C’è un filo rosso e blu che unisce le strade di Ivan Juric e Raffaele Palladino. Un filo che parte dalla Liguria, dai tempi in cui il Genoa di Gasperini infiammava il Ferraris con il suo calcio spregiudicato e moderno, e arriva oggi a Bergamo, dove la Dea prova a ricominciare proprio con un altro figlio della scuola “gaspersoniana”. Tra Juric e Palladino non c’è solo rispetto reciproco, ma un’amicizia costruita in campo, cementata negli anni e ora costretta — dal destino — a trasformarsi in continuità tecnica e discontinuità di metodo.

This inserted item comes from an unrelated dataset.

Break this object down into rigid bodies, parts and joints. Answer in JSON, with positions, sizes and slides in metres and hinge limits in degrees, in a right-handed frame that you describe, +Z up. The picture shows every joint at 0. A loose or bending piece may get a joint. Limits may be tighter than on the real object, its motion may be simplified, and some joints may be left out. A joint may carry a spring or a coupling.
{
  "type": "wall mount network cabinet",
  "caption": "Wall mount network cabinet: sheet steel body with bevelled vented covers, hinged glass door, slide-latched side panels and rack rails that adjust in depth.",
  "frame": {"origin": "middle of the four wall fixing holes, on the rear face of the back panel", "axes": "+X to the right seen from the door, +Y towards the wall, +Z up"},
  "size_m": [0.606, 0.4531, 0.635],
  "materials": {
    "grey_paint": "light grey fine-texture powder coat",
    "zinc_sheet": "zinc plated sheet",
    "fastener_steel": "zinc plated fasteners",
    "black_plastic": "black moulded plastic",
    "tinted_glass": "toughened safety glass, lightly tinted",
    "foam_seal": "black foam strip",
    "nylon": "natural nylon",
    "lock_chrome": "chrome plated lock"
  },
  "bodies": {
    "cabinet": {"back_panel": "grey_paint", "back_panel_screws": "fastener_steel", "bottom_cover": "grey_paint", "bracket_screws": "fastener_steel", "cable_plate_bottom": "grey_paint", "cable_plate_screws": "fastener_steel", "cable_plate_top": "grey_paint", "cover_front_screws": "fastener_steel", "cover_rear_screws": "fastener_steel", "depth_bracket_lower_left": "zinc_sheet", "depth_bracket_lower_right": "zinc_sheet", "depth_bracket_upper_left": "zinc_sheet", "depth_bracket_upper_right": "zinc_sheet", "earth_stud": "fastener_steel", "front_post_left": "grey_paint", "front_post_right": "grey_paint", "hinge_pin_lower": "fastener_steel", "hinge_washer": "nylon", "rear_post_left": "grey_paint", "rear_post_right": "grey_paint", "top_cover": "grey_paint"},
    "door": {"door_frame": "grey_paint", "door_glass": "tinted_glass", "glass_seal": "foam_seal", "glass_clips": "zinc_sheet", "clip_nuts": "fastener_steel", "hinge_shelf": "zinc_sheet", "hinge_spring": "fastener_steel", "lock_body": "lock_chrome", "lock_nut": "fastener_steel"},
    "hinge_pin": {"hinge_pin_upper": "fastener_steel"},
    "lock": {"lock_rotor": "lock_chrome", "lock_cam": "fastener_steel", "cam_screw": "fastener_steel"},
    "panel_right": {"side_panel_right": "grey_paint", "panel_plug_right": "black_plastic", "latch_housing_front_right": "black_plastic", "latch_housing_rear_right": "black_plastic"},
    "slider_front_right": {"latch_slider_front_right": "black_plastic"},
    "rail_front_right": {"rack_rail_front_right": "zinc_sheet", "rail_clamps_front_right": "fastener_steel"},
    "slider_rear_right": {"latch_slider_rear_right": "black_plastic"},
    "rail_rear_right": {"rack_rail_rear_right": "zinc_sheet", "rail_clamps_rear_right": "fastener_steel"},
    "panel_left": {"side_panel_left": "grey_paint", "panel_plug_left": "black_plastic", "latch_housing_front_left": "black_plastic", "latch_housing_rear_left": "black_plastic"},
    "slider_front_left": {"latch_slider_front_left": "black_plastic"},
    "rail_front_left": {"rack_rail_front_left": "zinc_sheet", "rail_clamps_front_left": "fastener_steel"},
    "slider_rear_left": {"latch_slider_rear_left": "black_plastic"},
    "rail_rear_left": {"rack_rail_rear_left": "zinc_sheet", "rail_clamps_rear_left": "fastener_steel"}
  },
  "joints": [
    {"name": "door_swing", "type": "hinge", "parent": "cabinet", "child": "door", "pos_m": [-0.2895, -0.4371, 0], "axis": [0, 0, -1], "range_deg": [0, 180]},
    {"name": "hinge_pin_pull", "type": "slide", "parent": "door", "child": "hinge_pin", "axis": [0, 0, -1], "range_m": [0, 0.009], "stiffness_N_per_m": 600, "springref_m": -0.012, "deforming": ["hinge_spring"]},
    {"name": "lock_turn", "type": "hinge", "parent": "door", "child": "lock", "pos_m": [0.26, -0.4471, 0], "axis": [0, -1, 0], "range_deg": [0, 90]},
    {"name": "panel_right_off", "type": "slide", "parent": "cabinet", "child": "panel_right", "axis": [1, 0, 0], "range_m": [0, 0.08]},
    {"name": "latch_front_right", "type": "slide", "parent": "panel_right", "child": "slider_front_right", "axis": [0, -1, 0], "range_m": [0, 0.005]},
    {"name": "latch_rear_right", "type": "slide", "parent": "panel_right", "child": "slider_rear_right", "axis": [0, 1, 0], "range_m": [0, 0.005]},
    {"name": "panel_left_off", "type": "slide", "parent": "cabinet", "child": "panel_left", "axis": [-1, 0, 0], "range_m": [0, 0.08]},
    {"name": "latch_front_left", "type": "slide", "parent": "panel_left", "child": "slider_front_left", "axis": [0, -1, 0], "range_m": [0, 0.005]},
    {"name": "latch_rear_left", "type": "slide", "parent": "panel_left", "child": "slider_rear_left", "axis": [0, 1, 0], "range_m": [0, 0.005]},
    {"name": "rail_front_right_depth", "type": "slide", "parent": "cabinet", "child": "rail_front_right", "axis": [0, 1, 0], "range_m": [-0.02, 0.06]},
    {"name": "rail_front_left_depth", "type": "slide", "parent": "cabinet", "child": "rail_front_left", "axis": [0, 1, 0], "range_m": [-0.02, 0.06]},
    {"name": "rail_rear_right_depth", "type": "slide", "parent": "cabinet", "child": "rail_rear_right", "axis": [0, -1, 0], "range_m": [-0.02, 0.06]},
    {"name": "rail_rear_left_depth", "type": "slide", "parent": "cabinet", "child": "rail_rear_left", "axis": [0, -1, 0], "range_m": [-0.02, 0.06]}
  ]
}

GENOA, L’INIZIO DI TUTTO - Dal 2008 al 2010, Juric e Palladino furono compagni di squadra al Genoa. Giocarono insieme 39 partite tra campionato, Coppa Italia ed Europa League, condividendo oltre 2.000 minuti sotto la guida di Gian Piero Gasperini, l’uomo che oggi rappresenta l’origine di un’intera generazione di allenatori italiani.

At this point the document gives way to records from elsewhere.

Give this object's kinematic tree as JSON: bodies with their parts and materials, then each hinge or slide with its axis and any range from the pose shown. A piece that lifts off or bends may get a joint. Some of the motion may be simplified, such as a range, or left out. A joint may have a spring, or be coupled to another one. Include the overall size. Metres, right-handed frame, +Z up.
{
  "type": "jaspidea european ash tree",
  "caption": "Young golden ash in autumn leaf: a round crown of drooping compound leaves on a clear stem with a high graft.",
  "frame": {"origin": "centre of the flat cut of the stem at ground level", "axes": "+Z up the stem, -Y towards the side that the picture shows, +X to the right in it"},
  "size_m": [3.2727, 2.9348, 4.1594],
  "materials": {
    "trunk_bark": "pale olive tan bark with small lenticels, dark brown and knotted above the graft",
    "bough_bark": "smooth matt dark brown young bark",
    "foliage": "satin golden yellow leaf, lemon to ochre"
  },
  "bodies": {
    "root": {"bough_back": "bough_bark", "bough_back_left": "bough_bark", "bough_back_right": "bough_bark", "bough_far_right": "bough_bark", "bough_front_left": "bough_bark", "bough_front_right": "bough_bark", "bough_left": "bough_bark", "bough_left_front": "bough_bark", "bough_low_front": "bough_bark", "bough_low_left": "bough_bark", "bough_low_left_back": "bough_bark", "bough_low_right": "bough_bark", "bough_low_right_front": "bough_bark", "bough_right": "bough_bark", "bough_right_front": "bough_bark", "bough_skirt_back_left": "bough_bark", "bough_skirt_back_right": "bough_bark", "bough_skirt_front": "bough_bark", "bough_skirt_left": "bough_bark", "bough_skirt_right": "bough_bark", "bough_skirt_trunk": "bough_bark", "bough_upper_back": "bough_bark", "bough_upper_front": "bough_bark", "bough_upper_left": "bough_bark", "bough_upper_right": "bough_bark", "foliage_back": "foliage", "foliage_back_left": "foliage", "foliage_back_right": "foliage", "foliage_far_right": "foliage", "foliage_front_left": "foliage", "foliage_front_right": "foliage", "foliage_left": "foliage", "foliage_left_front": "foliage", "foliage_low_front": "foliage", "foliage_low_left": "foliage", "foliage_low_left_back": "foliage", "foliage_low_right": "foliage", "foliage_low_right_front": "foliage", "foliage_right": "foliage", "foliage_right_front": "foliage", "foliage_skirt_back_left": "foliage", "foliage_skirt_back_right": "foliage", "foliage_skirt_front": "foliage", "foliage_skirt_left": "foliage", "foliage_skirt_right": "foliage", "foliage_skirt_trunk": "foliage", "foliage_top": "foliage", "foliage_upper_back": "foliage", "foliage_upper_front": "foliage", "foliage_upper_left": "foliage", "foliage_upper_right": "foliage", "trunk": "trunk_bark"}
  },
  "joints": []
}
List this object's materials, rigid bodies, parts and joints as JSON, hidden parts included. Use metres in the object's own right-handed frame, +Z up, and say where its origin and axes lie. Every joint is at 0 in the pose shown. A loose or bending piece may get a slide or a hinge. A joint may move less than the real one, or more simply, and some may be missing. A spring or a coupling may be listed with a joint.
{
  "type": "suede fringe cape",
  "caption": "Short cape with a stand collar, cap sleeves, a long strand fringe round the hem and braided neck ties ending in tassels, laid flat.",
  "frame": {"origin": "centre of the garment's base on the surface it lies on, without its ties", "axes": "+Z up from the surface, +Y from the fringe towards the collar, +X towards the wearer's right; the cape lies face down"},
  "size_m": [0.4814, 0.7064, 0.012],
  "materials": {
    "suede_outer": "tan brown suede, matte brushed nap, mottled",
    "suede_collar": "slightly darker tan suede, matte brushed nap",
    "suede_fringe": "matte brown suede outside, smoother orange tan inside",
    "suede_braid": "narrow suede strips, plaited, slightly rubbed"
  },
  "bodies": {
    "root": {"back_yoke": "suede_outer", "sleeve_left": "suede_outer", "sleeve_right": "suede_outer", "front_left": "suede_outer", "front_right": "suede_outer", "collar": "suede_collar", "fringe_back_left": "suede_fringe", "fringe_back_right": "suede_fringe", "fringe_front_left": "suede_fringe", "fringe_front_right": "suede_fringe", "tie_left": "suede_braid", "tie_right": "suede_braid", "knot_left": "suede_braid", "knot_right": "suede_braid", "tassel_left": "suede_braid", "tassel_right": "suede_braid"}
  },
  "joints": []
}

All’epoca, Juric era il guardiano del centrocampo, il braccio operativo del Gasp in mezzo al campo, il mediatore tra pensiero e movimento. Palladino, invece, incarnava l’estro: esterno creativo, libero di inventare, dribblare e accendere la manovra. Due anime opposte ma complementari, fuse nello stesso sistema, quello che avrebbe cambiato per sempre il modo di intendere il calcio a Genova e poi a Bergamo.

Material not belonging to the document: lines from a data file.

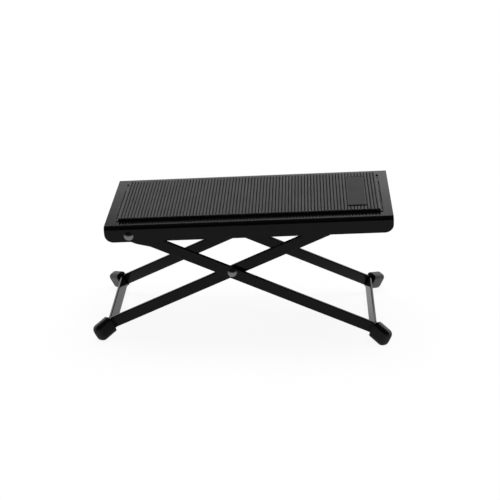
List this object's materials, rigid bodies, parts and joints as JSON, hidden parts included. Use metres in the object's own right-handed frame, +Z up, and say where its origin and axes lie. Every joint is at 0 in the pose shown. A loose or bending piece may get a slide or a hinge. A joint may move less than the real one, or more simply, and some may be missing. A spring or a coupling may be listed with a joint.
{
  "type": "folding guitar footrest",
  "caption": "Folding guitar footrest: ribbed rubber mat on a bent sheet-steel tread, two crossed strip-steel leg frames on riveted pivots, rubber corner feet.",
  "frame": {"origin": "on the floor, under the middle of the footrest's bounding box", "axes": "+X along the tread from its hinged end to its open end, +Y from front to back, +Z up"},
  "size_m": [0.3038, 0.1396, 0.1425],
  "materials": {
    "powder_coat": "satin black powder coat",
    "mat_rubber": "matt black moulded rubber",
    "foot_rubber": "matt black moulded rubber",
    "rivet_steel": "black nickel, polished dome",
    "rod_steel": "zinc plated",
    "washer_nylon": "black nylon"
  },
  "bodies": {
    "tread": {"tread_plate": "powder_coat", "rubber_mat": "mat_rubber", "mat_pin_left": "powder_coat", "mat_pin_right": "powder_coat", "rack_rail_front": "powder_coat", "rack_rail_rear": "powder_coat", "tread_rivet_front": "rivet_steel", "tread_rivet_rear": "rivet_steel", "tread_washer_front": "washer_nylon", "tread_washer_rear": "washer_nylon"},
    "outer_frame": {"outer_leg_frame": "powder_coat", "cross_rivet_front": "rivet_steel", "cross_rivet_rear": "rivet_steel", "cross_washer_front": "washer_nylon", "cross_washer_rear": "washer_nylon", "foot_front_right": "foot_rubber", "foot_rear_right": "foot_rubber"},
    "inner_frame": {"inner_leg_frame": "powder_coat", "lock_rod": "rod_steel", "foot_front_left": "foot_rubber", "foot_rear_left": "foot_rubber"}
  },
  "joints": [
    {"name": "tread_hinge", "type": "hinge", "parent": "tread", "child": "outer_frame", "pos_m": [-0.10909, 0, 0.11727], "axis": [0, 1, 0], "range_deg": [-25.98, 16]},
    {"name": "cross_hinge", "type": "hinge", "parent": "outer_frame", "child": "inner_frame", "pos_m": [-0.00899, 0, 0.07437], "axis": [0, 1, 0], "range_deg": [-30.3, 49.2]}
  ],
  "couplings": [
    {"joint": "cross_hinge", "follows": "tread_hinge", "ratio": -1.8908}
  ]
}
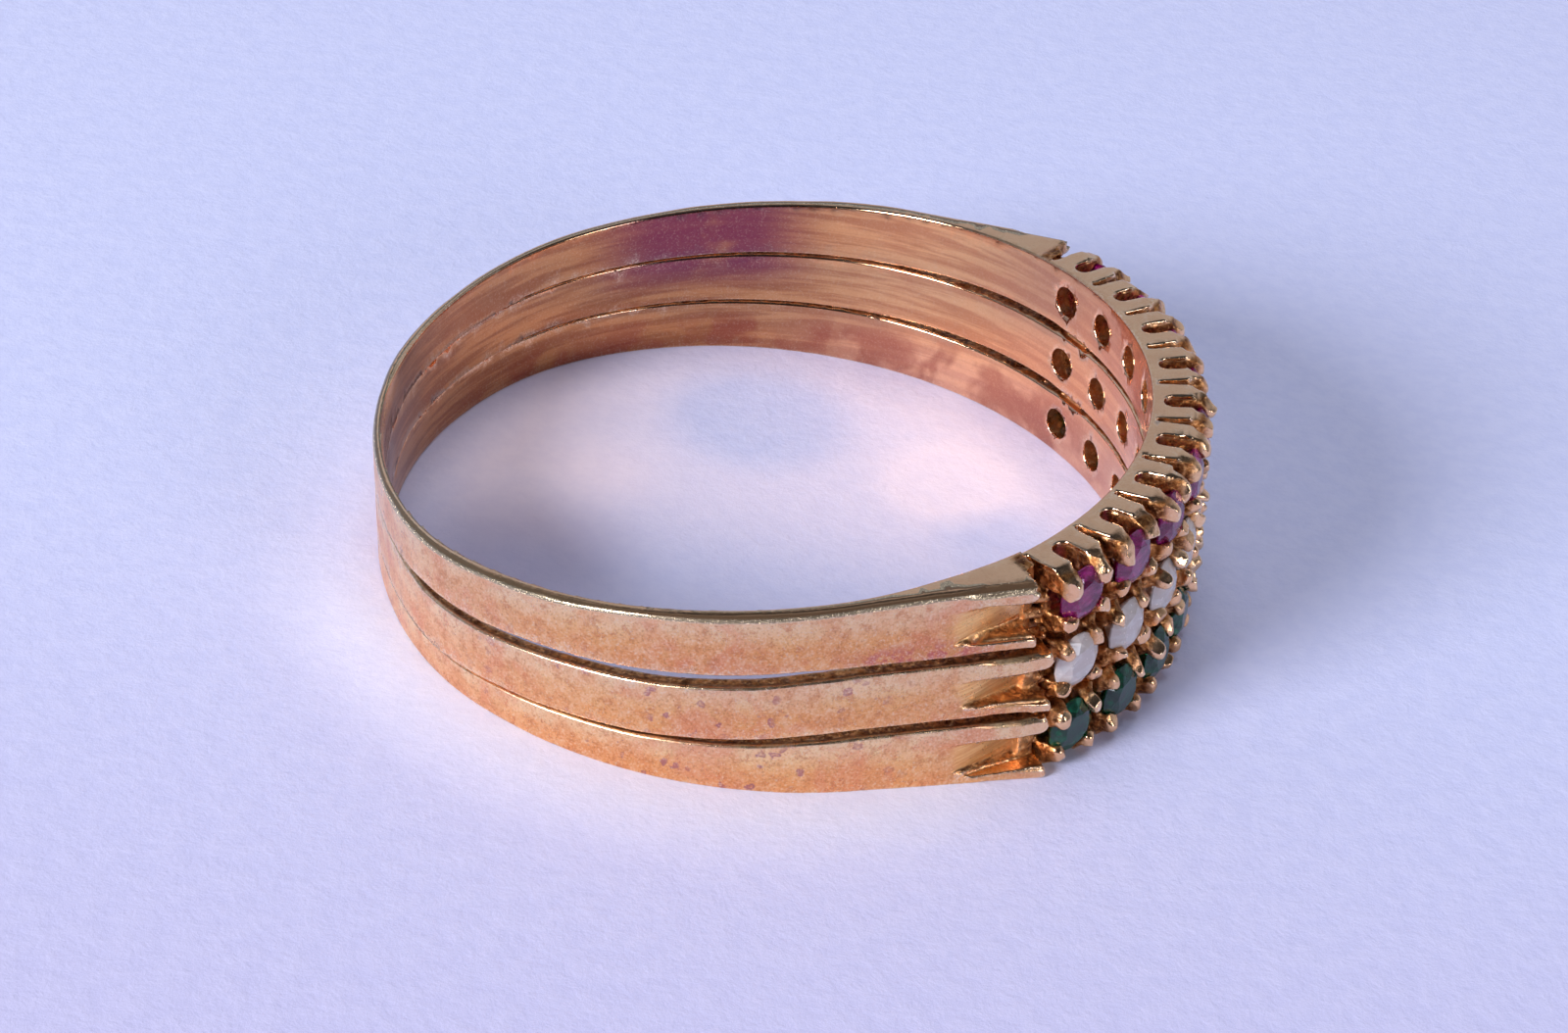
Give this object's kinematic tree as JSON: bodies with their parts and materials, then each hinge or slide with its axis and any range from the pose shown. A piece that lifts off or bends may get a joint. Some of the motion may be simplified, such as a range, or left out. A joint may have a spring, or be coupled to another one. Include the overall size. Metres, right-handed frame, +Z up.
{
  "type": "gemstone ring",
  "caption": "Worn gold finger ring of three slim bands joined at the palm, with rows of small red, white and green stones held in claws across the top.",
  "frame": {"origin": "where the axis of the finger hole meets the flat surface that the ring lies on", "axes": "+Z up from that surface, +X towards the middle of the stone-set head, +Y across the ring; the finger hole's axis leans 3.4 degrees from +Z towards -X, because the ring is wider at its head than at the back of the finger"},
  "size_m": [0.0193, 0.018, 0.0054],
  "materials": {
    "gold": "worn yellow-pink gold, satin, with coppery stains and small dots of tarnish",
    "ruby": "faceted, polished, magenta red",
    "white_stone": "faceted, milky white",
    "emerald": "faceted, polished, dark green"
  },
  "bodies": {
    "root": {"gold_ring": "gold", "ruby_1": "ruby", "ruby_2": "ruby", "ruby_3": "ruby", "ruby_4": "ruby", "ruby_5": "ruby", "ruby_6": "ruby", "ruby_7": "ruby", "ruby_8": "ruby", "ruby_9": "ruby", "white_1": "white_stone", "white_2": "white_stone", "white_3": "white_stone", "white_4": "white_stone", "white_5": "white_stone", "white_6": "white_stone", "white_7": "white_stone", "white_8": "white_stone", "white_9": "white_stone", "emerald_1": "emerald", "emerald_2": "emerald", "emerald_3": "emerald", "emerald_4": "emerald", "emerald_5": "emerald", "emerald_6": "emerald", "emerald_7": "emerald", "emerald_8": "emerald", "emerald_9": "emerald"}
  },
  "joints": []
}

DA GIOCATORI AD ALLENATORE E ALLIEVO - Nove anni di differenza separarono i due anche nel successivo incrocio delle loro carriere - descrive La Gazzetta dello Sport -. Quando Juric iniziò la sua avventura in panchina, Palladino era ancora giocatore. Tra il 2015 e il 2018, l’allenatore croato lo ritrovò prima al Genoa e poi al Crotone, dove i due condivisero un altro capitolo importante. In Calabria arrivò una promozione storica in Serie A, figlia di sacrificio e determinazione, con Juric in panchina e Palladino leader silenzioso in campo. Lo stesso Palladino, in un’intervista del dicembre 2022, ricordò quel periodo con affetto e onestà: «Quando andai a Crotone con Juric in panchina, ero molto amico di Ivan. Ma in quel momento serviva un po’ di distacco, pur restando amici».
Un legame saldo, nato sul campo e consolidato nella stima reciproca, anche quando i ruoli cambiarono e la distanza generazionale si fece sentire.
DALLE ORIGINI COMUNI A ZINGONIA - Oggi le loro carriere si riallacciano idealmente, anche se su strade opposte. Juric lascia, Palladino arriva. E lo fa in una Bergamo che porta ancora l’impronta inconfondibile del maestro comune, Gian Piero Gasperini. L’Atalanta cerca una rinascita dopo settimane difficili e Raffaele Palladino, pur provenendo da quella stessa scuola tattica, sa di dover cambiare prospettiva. Portare a Zingonia un modo diverso di lavorare, più in linea con la nuova generazione di tecnici: gestione umana, flessibilità tattica, attenzione al dettaglio e capacità di leggere le partite in modo meno dogmatico.
AMICIZIA E DISCONTINUITÀ - Il legame tra Juric e Palladino resta forte, nato tra Genova e Crotone, forgiato da esperienze comuni e da un linguaggio calcistico condiviso. Ma oggi, a Bergamo, quella connessione diventa simbolica: il passato che lascia il posto al futuro. Juric, l’allievo fedele del Gasp, ha faticato a trovare la sua dimensione nella Dea; Palladino, l’allievo più giovane, arriva con la missione di riaccendere il fuoco in una squadra che sembra aver smarrito la propria anima.
A unirli resta la stessa passione per il calcio coraggioso e verticale che li aveva fatti incontrare in Liguria. Ma adesso, per l’Atalanta, serve qualcosa di diverso. E a Palladino spetterà l’impresa più difficile: cambiare strada senza rinnegare le radici.